# [Task instructions]
Below is a listing; restate from it, character for character, the lines beginning at the line holding "strap_plate_right();" and ending at the line holding "point = shown.matrix_world", both included.
begin Data lines
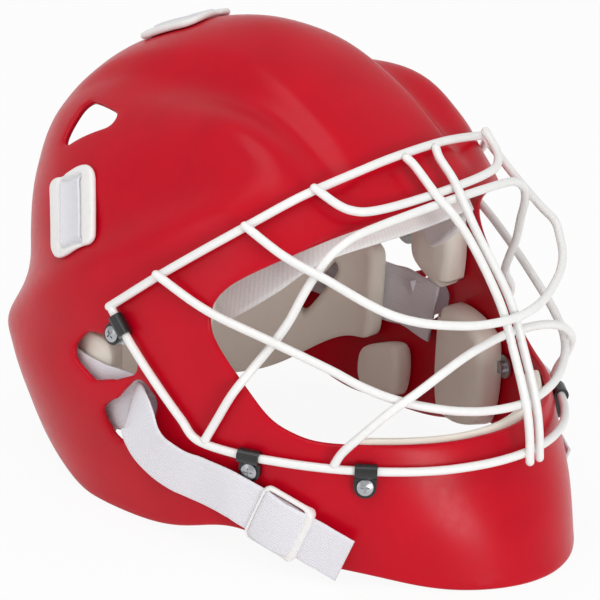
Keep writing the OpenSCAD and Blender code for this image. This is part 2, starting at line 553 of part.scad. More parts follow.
half = len(band_lean) - 1;
module nape_band() color(web_white) ribbon(path(band_path, 2), [for (i = [0:2 * half])
  i <= half ? band_lean[i] : [-band_lean[2 * half - i].x, band_lean[2 * half - i].y, band_lean[2
    * half - i].z]], band_w);

// Strap end: out of the vent, down over the shell, then straight through its slider
slide_at = [to_y(-86), jaw_z - 34];
slide_way = unit(beside(RIGHT, slide_at.x - 12, slide_at.y - 5, 0) - beside(RIGHT, slide_at.x + 12,
  slide_at.y + 5, 0));
slide_out = facing(RIGHT, slide_at.x, slide_at.y);
slider_t = 2 * slider_bar + web_t + 2 * clear;
slide_mid = beside(RIGHT, slide_at.x, slide_at.y, slider_t / 2 + clear + 0.6);
slide_across = cross(slide_out, slide_way);
slide_run = slider_l / 2 + 16;
TAIL = concat([for (p = [[14, 67, -band_depth + 0.4], [9, 68, -3], [4, 67, 1.6]]) [to_y(p.x), to_z(p.y),
  p.z]],
  [for (p = [[-6, 1], [-18, 8], [-30, 15.5], [-42, 21.5]]) [to_y(p.x), jaw_z - p.y, 2]]);
tail_points = concat([for (a = TAIL) beside(RIGHT, a.x, a.y, a.z)], [slide_mid - slide_run * slide_way,
  slide_mid - 0.5 * slide_run * slide_way, slide_mid + 0.5 * slide_run * slide_way, slide_mid
    + (slide_run + 8) * slide_way]);
tail_across = [for (i = [0:len(tail_points) - 1]) i < len(TAIL) ? unit([0, -0.32, 0] + wall_up(TAIL[i].x,
  TAIL[i].y)) : slide_across];
module strap_tail(side) color(web_white) on_side(side) ribbon(tail_points, tail_across, tail_w);
module slider(side) color(plastic_white) on_side(side)
  multmatrix([[slide_way.x, slide_across.x, slide_out.x, slide_mid.x], [slide_way.y, slide_across.y,
    slide_out.y, slide_mid.y],
    [slide_way.z, slide_across.z, slide_out.z, slide_mid.z], [0, 0, 0, 1]])
  difference() {
    translate([0, 0, -slider_t / 2]) linear_extrude(slider_t) offset(3) square([slider_l - 6, tail_w + 4
      + 2 * slider_bar - 6], center = true);
    cube([slider_l + 2, tail_w + 2 * clear, web_t + 2 * clear], center = true);
    for (x = [-1, 1]) translate([x * slider_l / 4, 0, 0]) cube([slider_l / 2 - 1.5 * slider_bar,
      tail_w - 2, slider_t + 2], center = true);
  }

// The flat plates stand this far off the curved shell at their middle
plate_lift = clear + max(0.6, side_rise);

// Strap plates with two slots, each with its webbing loop through plate and shell
module plate_body(side) multmatrix(plate_frame(side)) translate([0, 0, plate_lift]) difference() {
  linear_extrude(plate_t) offset(6) square([plate_w - 12, plate_h - 12], center = true);
  for (y = [-1, 1]) translate([0, y * slot_gap / 2, plate_t / 2]) cube([loop_w + 2 * clear, slot_h,
    plate_t + 2], center = true);
  translate([0, 0, plate_t]) cube([loop_w + 2 * clear, slot_gap, 2 * web_t], center = true);
}
loop_low = shell_wall + 2.2;
module plate_loop(side) {
  top = plate_lift + plate_t + clear;
  multmatrix(plate_frame(side)) rotate([90, 0, 90]) linear_extrude(loop_w, center = true) difference() {
    translate([-slot_gap / 2 - web_t / 2, -loop_low - web_t]) square([slot_gap + web_t, loop_low + web_t
      + top]);
    translate([-slot_gap / 2 + web_t / 2, -loop_low]) square([slot_gap - web_t, loop_low + top - web_t]);
  }
}
module strap_plate_right() color(plastic_white) plate_body(RIGHT);
module strap_plate_left() color(plastic_white) plate_body(LEFT);
module strap_plate_top() color(plastic_white) plate_body(0);
module plate_strap_right() color(web_white) plate_loop(RIGHT);
module plate_strap_left() color(web_white) plate_loop(LEFT);
module plate_strap_top() color(web_white) plate_loop(0);

shell();
rim_wire();
jaw_wire();
brow_wire();
eye_wire();
upper_wire();
lower_wire();
chin_wire();
centre_wire_right();
centre_wire_left();
cage_clips();
clip_screws();
tee_nuts();
brow_pad();
sweatband();
crown_pad();
temple_pad(RIGHT);  // temple_pad_right
temple_pad(LEFT);  // temple_pad_left
cheek_pad(RIGHT);  // cheek_pad_right
cheek_pad(LEFT);  // cheek_pad_left
ear_pad(RIGHT);  // ear_pad_right
ear_pad(LEFT);  // ear_pad_left
nape_cradle();
liner_pad(RIGHT);  // liner_pad_right
liner_pad(LEFT);  // liner_pad_left
chin_pad();
nape_band();
strap_tail(RIGHT);  // strap_tail_right
strap_tail(LEFT);  // strap_tail_left
slider(RIGHT);  // slider_right
slider(LEFT);  // slider_left
strap_plate_right();
strap_plate_left();
strap_plate_top();
plate_strap_right();
plate_strap_left();
plate_strap_top();
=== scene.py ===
"""Looks of the field hockey goalkeeper helmet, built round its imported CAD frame.

Everything is worked out in millimetres in the frame of the CAD part and turned to metres as a mesh is made:
+X is the wearer's left, -Y the face, +Z up.
"""
import math

import bpy
import numpy as np
from mathutils import Matrix, Vector
from mathutils.geometry import convex_hull_2d, delaunay_2d_cdt


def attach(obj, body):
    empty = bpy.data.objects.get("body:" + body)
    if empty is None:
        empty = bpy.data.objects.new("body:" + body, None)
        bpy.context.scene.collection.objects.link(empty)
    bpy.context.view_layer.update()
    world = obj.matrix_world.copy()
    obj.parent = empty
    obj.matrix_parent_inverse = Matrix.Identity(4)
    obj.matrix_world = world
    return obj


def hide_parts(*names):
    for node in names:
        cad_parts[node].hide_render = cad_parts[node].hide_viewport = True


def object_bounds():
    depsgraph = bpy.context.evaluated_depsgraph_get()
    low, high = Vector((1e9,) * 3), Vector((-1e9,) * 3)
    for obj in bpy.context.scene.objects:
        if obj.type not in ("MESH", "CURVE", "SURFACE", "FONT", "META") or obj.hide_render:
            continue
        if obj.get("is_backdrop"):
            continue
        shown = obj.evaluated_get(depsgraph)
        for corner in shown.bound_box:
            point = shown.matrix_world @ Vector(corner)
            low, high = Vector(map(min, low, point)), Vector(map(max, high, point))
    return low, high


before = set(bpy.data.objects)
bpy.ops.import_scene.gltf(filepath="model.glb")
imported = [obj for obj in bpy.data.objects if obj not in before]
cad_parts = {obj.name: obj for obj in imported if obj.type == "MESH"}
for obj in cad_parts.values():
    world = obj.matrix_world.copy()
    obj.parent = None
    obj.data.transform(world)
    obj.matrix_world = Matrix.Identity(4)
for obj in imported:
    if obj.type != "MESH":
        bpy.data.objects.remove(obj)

bl_info = {
    "name": "Goalkeeper Helmet",
    "version": (1, 0, 0),
    "blender": (4, 5, 0),
    "location": "View3D > Sidebar > Helmet",
    "description": "Builds the visual pieces of a field hockey goalkeeper helmet",
    "category": "Object",
}

MM = 0.001
RIGHT = 1
LEFT = -1
SIDES = ((RIGHT, "right"), (LEFT, "left"))
ROW = 0.87   # distance of rows over distance of points in a triangular lattice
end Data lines
# [Right answer]
strap_plate_right();
strap_plate_left();
strap_plate_top();
plate_strap_right();
plate_strap_left();
plate_strap_top();
=== scene.py ===
"""Looks of the field hockey goalkeeper helmet, built round its imported CAD frame.

Everything is worked out in millimetres in the frame of the CAD part and turned to metres as a mesh is made:
+X is the wearer's left, -Y the face, +Z up.
"""
import math

import bpy
import numpy as np
from mathutils import Matrix, Vector
from mathutils.geometry import convex_hull_2d, delaunay_2d_cdt


def attach(obj, body):
    empty = bpy.data.objects.get("body:" + body)
    if empty is None:
        empty = bpy.data.objects.new("body:" + body, None)
        bpy.context.scene.collection.objects.link(empty)
    bpy.context.view_layer.update()
    world = obj.matrix_world.copy()
    obj.parent = empty
    obj.matrix_parent_inverse = Matrix.Identity(4)
    obj.matrix_world = world
    return obj


def hide_parts(*names):
    for node in names:
        cad_parts[node].hide_render = cad_parts[node].hide_viewport = True


def object_bounds():
    depsgraph = bpy.context.evaluated_depsgraph_get()
    low, high = Vector((1e9,) * 3), Vector((-1e9,) * 3)
    for obj in bpy.context.scene.objects:
        if obj.type not in ("MESH", "CURVE", "SURFACE", "FONT", "META") or obj.hide_render:
            continue
        if obj.get("is_backdrop"):
            continue
        shown = obj.evaluated_get(depsgraph)
        for corner in shown.bound_box:
            point = shown.matrix_world @ Vector(corner)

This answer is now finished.